---------- MATERIALS PROVIDED ----------

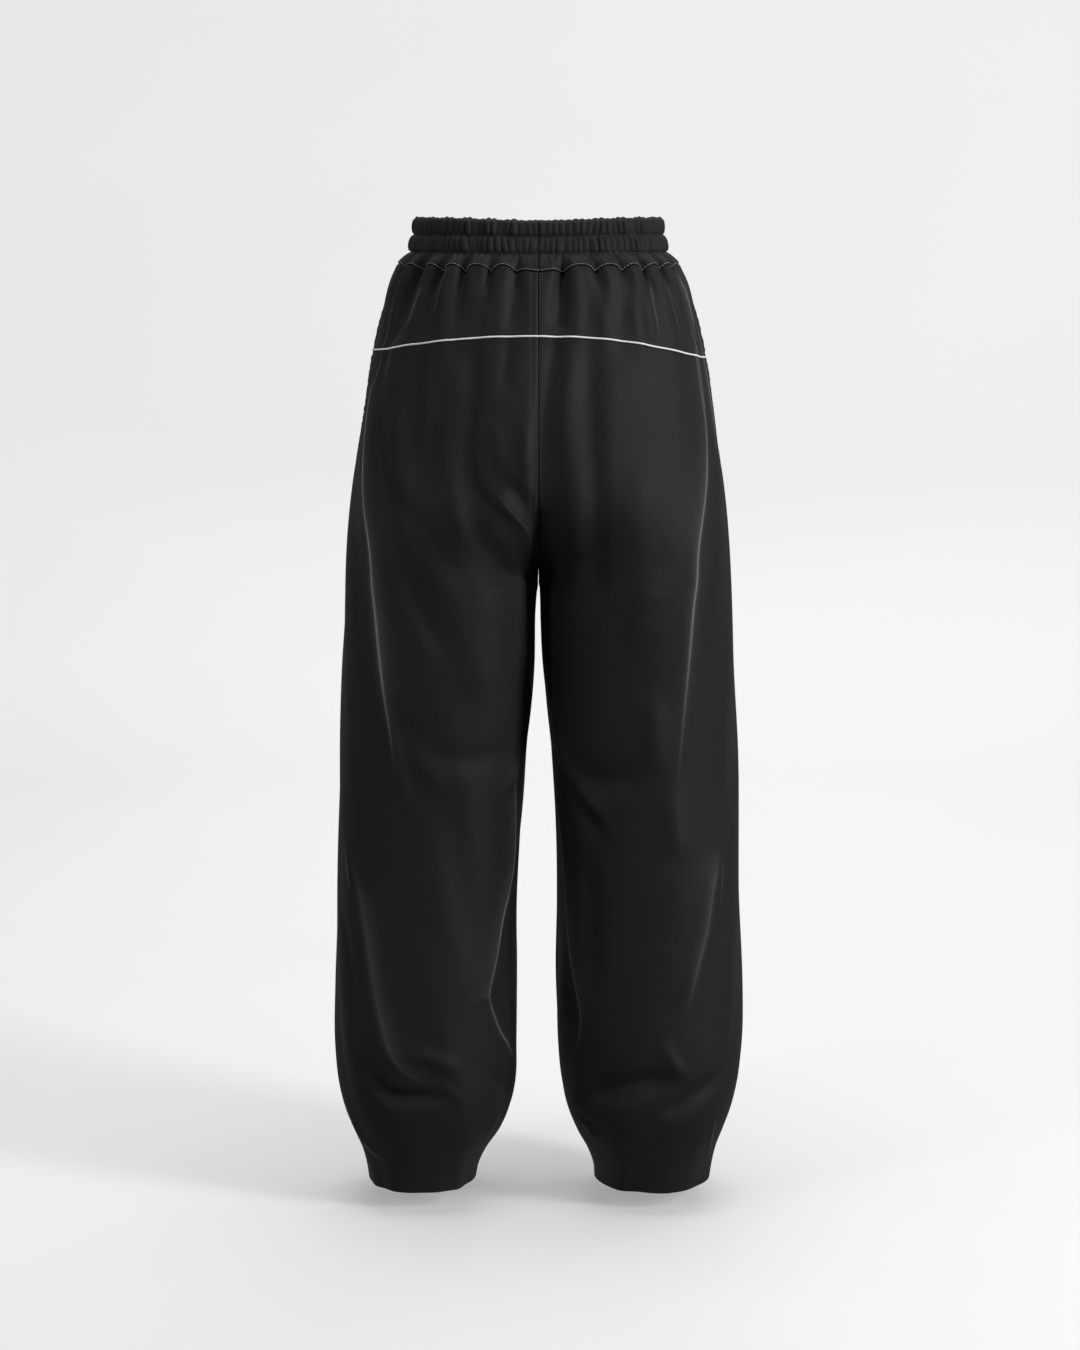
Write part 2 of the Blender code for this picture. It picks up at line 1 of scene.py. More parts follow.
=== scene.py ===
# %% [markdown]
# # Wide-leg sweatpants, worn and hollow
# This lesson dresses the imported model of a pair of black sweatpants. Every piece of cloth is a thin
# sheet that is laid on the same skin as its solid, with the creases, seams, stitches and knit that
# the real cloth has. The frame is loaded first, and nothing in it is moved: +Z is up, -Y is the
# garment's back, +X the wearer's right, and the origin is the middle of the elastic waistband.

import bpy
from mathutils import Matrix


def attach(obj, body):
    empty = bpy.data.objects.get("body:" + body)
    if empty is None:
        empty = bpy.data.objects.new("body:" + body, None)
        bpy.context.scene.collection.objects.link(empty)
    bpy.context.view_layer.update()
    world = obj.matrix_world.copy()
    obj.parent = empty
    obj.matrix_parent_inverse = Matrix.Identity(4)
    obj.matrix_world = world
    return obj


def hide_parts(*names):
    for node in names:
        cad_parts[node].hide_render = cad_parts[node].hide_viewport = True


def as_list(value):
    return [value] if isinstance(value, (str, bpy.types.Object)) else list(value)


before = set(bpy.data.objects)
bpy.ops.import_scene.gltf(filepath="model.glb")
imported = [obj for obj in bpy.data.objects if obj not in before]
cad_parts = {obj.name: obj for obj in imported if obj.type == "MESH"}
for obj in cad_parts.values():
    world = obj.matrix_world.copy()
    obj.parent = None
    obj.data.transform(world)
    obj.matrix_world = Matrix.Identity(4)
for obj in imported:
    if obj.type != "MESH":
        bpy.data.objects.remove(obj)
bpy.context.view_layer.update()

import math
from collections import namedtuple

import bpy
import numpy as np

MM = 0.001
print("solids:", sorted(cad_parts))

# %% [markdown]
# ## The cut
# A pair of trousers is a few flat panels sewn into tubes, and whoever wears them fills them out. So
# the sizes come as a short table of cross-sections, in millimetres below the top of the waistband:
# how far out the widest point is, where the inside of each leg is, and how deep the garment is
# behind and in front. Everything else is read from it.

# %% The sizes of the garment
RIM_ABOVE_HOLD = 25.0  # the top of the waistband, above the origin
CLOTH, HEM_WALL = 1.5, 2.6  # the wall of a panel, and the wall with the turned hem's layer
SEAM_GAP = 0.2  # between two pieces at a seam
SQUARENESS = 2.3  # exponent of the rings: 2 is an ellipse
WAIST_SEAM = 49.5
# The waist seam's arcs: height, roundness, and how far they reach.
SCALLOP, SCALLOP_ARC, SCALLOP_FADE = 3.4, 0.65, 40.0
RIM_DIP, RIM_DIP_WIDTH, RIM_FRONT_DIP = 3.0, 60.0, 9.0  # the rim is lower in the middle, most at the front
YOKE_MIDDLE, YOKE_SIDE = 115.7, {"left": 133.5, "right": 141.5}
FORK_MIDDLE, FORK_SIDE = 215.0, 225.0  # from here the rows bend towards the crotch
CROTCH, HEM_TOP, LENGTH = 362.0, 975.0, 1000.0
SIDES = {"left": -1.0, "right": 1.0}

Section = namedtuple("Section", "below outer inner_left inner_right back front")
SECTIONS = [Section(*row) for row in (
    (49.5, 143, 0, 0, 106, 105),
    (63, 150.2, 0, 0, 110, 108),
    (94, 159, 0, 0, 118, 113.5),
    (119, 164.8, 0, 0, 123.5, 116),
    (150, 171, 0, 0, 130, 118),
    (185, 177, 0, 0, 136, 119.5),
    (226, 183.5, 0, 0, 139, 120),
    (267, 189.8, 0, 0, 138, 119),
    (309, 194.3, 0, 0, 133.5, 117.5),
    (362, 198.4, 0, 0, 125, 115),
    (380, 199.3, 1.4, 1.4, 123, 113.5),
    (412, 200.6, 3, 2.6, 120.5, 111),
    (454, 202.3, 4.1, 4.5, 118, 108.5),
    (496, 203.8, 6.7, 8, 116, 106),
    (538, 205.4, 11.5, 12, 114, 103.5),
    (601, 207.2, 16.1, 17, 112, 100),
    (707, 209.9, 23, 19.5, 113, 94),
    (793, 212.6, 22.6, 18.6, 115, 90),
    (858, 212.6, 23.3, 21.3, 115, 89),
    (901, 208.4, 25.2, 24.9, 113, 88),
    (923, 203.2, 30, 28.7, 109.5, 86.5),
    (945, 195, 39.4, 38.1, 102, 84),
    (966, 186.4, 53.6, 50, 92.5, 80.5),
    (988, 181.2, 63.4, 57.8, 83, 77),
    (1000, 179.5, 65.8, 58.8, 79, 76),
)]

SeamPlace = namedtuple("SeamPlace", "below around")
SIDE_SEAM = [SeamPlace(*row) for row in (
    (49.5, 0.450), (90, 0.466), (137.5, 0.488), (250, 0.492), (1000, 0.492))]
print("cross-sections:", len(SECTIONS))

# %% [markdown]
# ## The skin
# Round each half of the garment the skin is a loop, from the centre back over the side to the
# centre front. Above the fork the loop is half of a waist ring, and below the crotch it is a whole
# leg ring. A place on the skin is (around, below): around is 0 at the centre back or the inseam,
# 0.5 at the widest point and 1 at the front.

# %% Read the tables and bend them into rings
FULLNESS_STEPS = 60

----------
---------- MATERIALS PROVIDED ----------

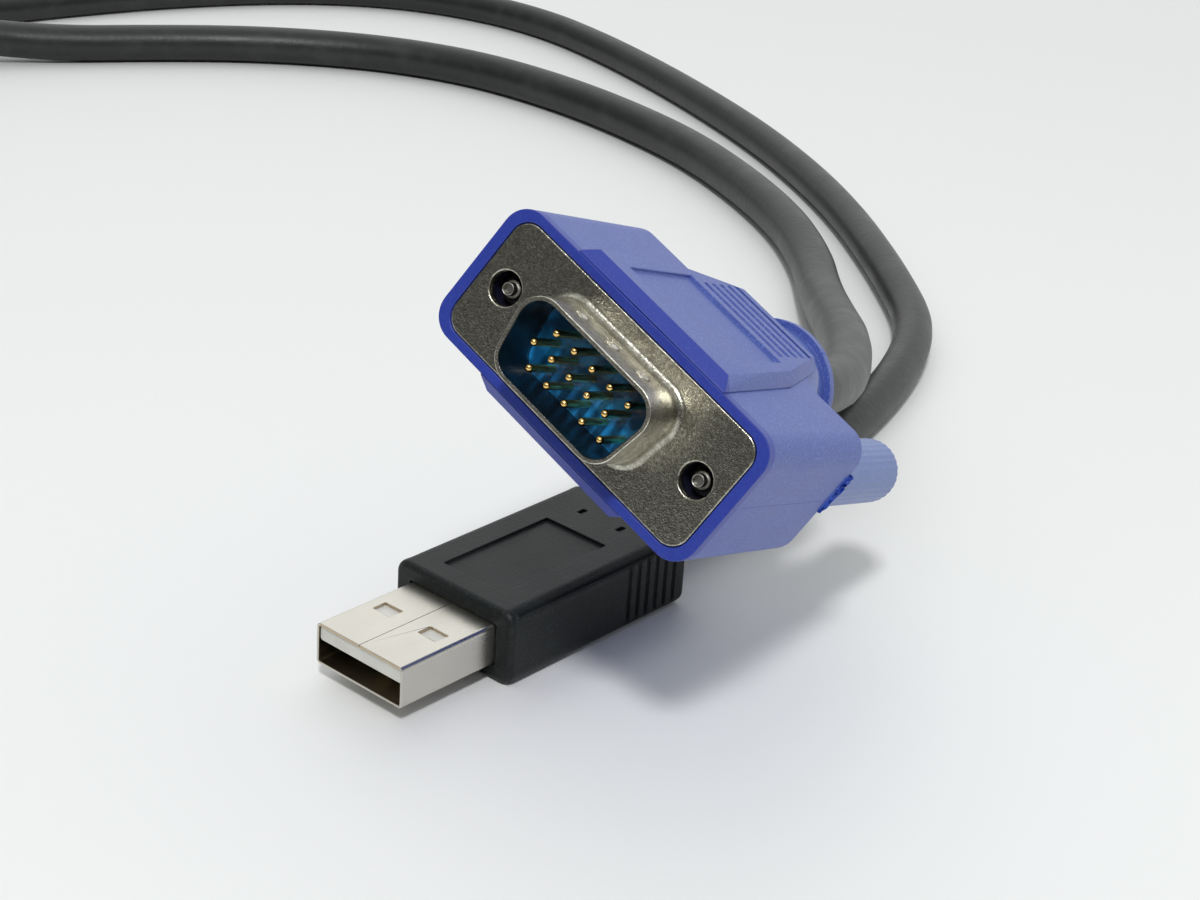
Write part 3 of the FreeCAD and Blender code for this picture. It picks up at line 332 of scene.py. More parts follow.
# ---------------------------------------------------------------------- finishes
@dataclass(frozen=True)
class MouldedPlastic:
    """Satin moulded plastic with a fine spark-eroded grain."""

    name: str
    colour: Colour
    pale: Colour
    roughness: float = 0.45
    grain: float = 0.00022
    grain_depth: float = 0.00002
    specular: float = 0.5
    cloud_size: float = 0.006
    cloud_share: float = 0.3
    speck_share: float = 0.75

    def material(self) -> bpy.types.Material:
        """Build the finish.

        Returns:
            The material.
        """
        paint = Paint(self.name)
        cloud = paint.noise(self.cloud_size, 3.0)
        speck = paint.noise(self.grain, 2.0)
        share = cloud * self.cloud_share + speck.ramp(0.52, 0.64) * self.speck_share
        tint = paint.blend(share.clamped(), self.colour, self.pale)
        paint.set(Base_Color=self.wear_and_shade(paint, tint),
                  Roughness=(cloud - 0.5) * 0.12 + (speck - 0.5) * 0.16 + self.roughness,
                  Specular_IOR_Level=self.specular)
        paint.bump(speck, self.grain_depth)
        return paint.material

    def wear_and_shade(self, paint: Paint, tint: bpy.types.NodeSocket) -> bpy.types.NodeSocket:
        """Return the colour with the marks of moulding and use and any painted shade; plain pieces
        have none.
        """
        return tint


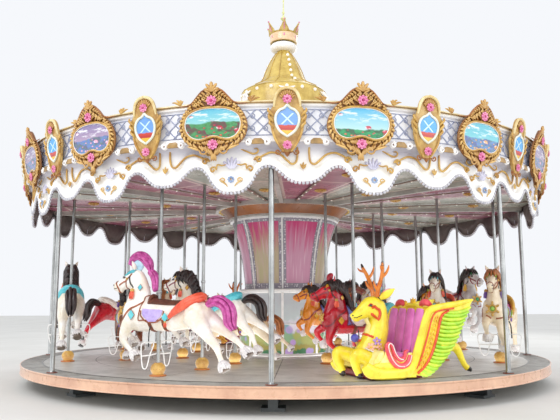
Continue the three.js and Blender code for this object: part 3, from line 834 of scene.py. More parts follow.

----------
---------- MATERIALS PROVIDED ----------

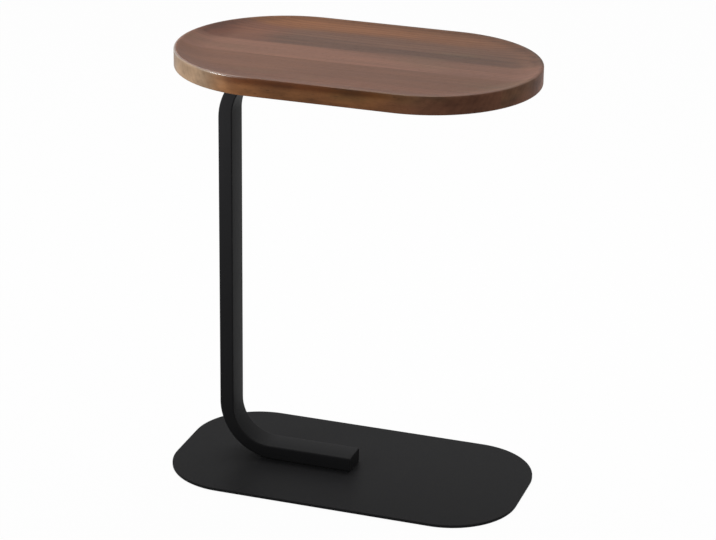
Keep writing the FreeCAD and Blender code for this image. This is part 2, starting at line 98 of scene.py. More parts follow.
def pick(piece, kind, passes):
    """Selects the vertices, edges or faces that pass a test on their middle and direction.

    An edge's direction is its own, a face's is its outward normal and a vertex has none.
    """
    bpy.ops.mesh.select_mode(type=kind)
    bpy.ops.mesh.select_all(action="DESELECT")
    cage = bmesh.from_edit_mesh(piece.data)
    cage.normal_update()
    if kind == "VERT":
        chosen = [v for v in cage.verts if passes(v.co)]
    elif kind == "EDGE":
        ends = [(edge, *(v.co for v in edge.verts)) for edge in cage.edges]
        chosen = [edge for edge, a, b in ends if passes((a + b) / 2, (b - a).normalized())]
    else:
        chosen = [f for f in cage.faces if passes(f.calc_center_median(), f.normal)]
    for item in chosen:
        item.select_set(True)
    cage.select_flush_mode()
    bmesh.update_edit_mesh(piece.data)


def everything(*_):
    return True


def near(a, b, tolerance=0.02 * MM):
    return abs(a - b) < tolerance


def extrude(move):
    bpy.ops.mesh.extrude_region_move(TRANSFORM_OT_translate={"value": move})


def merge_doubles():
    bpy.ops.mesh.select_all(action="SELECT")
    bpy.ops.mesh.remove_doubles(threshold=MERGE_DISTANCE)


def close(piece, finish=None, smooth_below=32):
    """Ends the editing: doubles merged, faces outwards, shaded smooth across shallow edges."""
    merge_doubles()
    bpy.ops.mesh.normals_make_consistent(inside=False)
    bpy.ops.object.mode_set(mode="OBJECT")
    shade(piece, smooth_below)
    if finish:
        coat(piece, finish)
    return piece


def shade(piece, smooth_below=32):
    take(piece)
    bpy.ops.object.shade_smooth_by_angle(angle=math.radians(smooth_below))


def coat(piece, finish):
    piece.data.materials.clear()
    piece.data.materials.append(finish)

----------

= REQUIRED TASK =
Nothing outside the span should appear: copy exactly from the line with "Write part 3" through the line with "Continue the three.js".

= CORRECT OUTPUT =
Write part 3 of the FreeCAD and Blender code for this picture. It picks up at line 332 of scene.py. More parts follow.
# ---------------------------------------------------------------------- finishes
@dataclass(frozen=True)
class MouldedPlastic:
    """Satin moulded plastic with a fine spark-eroded grain."""

    name: str
    colour: Colour
    pale: Colour
    roughness: float = 0.45
    grain: float = 0.00022
    grain_depth: float = 0.00002
    specular: float = 0.5
    cloud_size: float = 0.006
    cloud_share: float = 0.3
    speck_share: float = 0.75

    def material(self) -> bpy.types.Material:
        """Build the finish.

        Returns:
            The material.
        """
        paint = Paint(self.name)
        cloud = paint.noise(self.cloud_size, 3.0)
        speck = paint.noise(self.grain, 2.0)
        share = cloud * self.cloud_share + speck.ramp(0.52, 0.64) * self.speck_share
        tint = paint.blend(share.clamped(), self.colour, self.pale)
        paint.set(Base_Color=self.wear_and_shade(paint, tint),
                  Roughness=(cloud - 0.5) * 0.12 + (speck - 0.5) * 0.16 + self.roughness,
                  Specular_IOR_Level=self.specular)
        paint.bump(speck, self.grain_depth)
        return paint.material

    def wear_and_shade(self, paint: Paint, tint: bpy.types.NodeSocket) -> bpy.types.NodeSocket:
        """Return the colour with the marks of moulding and use and any painted shade; plain pieces
        have none.
        """
        return tint


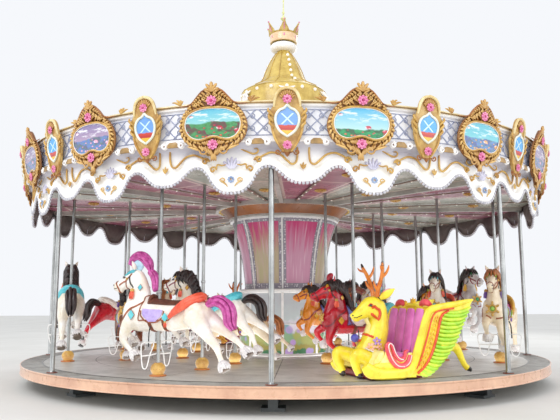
Continue the three.js and Blender code for this object: part 3, from line 834 of scene.py. More parts follow.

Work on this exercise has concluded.